Biaya yang timbul dalam pelaksanaan proyek dan jangka waktu proyek harus diketahui bersama. Keuntungan dibagi sesuai dengan kesepakatan, sedangkan kerugian dibagi sesuai dengan kontribusi modal. Proyek yang akan dijalankan harus disebutkan dalam akad (kesepakatan awal). Setelah proyek selesai nasabah mengembalikan dana tersebut bersama bagi hasil yang telah disepakati untuk bank.
3.                  Murabahah
Murabahah adalah perjanjian jual-beli antara bank dengan nasabah. Bank syariah membeli barang yang diperlukan nasabah kemudian menjualnya kepada nasabah yang bersangkutan sebesar harga perolehan ditambah dengan margin keuntungan yang disepakati antara bank syariah dan nasabah.
Murabahah, dalam konotasi Islam pada dasarnya berarti penjualan. Satu hal yang membedakannya dengan cara penjualan yang lain adalah bahwa penjual dalam murabahah secara jelas memberi tahu kepada pembeli berapa nilai pokok barang tersebut dan berapa besar keuntungan yang dibebankannya pada nilai tersebut. Keuntungan tersebut bisa berupa lump sum atau berdasarkan persentase.
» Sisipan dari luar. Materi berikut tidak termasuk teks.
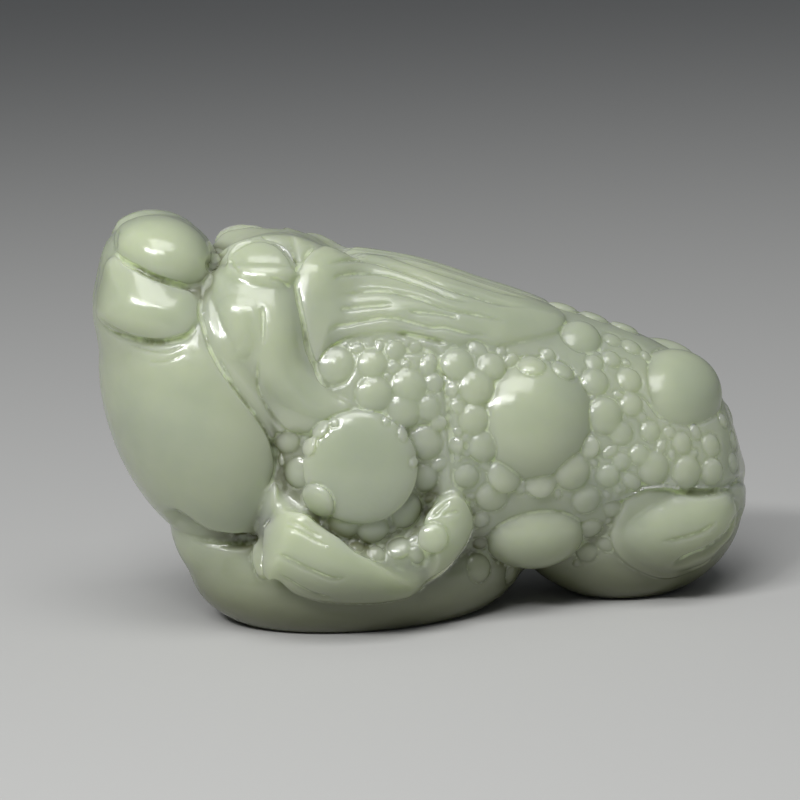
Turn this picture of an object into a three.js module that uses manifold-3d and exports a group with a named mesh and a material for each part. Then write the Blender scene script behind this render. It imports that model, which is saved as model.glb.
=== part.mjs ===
import * as THREE from 'three';
import { mergeVertices } from 'three/addons/utils/BufferGeometryUtils.js';
import Module from 'manifold-3d';

// A hand-sized jade carving of a money toad that crouches with its head raised, cut
// from one pebble. Millimetres. It looks towards -X, its left flank is towards -Y and
// +Z is up. The flanks mirror each other about y = 0, and the smooth chest and tail
// end that it rests on are cut flat on z = 0.

const wasm = await Module();
wasm.setup();

const flanks = [-1, 1];
const degree = Math.PI / 180;

// Trunk: at each station along x an ellipse, given by the height of its top and of
// its bottom and by its half width.
const trunk = {
  x: [-18.5, -13, -7, 0, 7, 14, 20, 24.2, 26.8],
  top: [20, 27.0, 29.0, 28.3, 25.7, 22.9, 20.0, 16.6, 9.5],
  bottom: [17, 5.0, 3.4, 2.8, 2.6, 2.8, 3.2, 4.8, 8.5],
  halfWidth: [1, 8.6, 10.8, 11.6, 11.4, 10.2, 8.4, 6.0, 0.8],
  around: 18,
  along: 12,
};

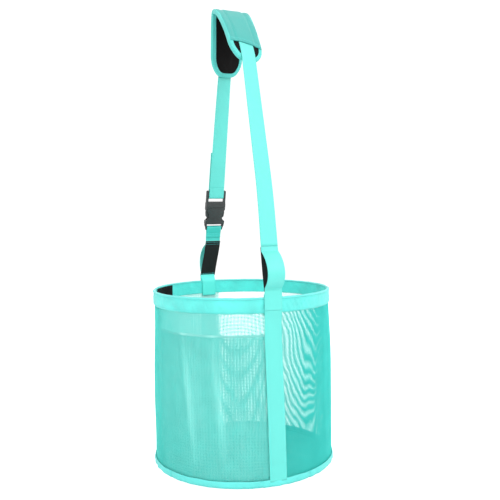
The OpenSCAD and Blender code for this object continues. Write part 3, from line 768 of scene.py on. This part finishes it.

Jika seseorang melakukan penjualan komoditi/barang dengan harga lump sum tanpa memberi tahu berapa nilai pokoknya, maka bukan termasuk murabahah, walaupun ia juga mengambil keuntungan dari penjualan tersebut. Penjualan ini disebut musawamah.

Ketentuan umum murabahah dalam bank syariah

1.      Bank dan nasabah harus melakukan akad murabahah yang bebas riba.
2.      Barang yang diperjualbelikan tidak diharamkan oleh syariah Islam.
3.      Bank membiayai sebagian atau seluruh harga pembelian barang yang telah disepakati kualifikasinya.
4.      Bank membeli barang yang diperlukan nasabah atas nama bank sendiri, dan pembelian ini harus sah dan bebas riba.
5.      Bank harus menyampaikan semua hal yang berkaitan dengan pembelian, misalnya jika pembelian dilakukan secara hutang.
6.      Bank kemudian menjual barang tersebut kepada nasabah (pemesan) dengan harga jual senilai harga beli plus keuntungannya. Dalam kaitan ini Bank harus memberitahu secara jujur harga pokok barang kepada nasabah berikut biaya yang diperlukan.
7.      Nasabah membayar harga barang yang telah disepakati tersebut pada jangka waktu tertentu yang telah disepaki.
8.      Untuk mencegah terjadinya penyalahgunaan atau kerusakan akad tersebut, pihak bank dapat mengadakan perjanjian khusus dengan nasabah.
9.      Jika bank hendak mewakilkan kepada nasabah untuk membeli barang dari pihak ketiga, akad jual beli murabahah harus dilakukan setelah barang, secara prinsip menjadi milik bank.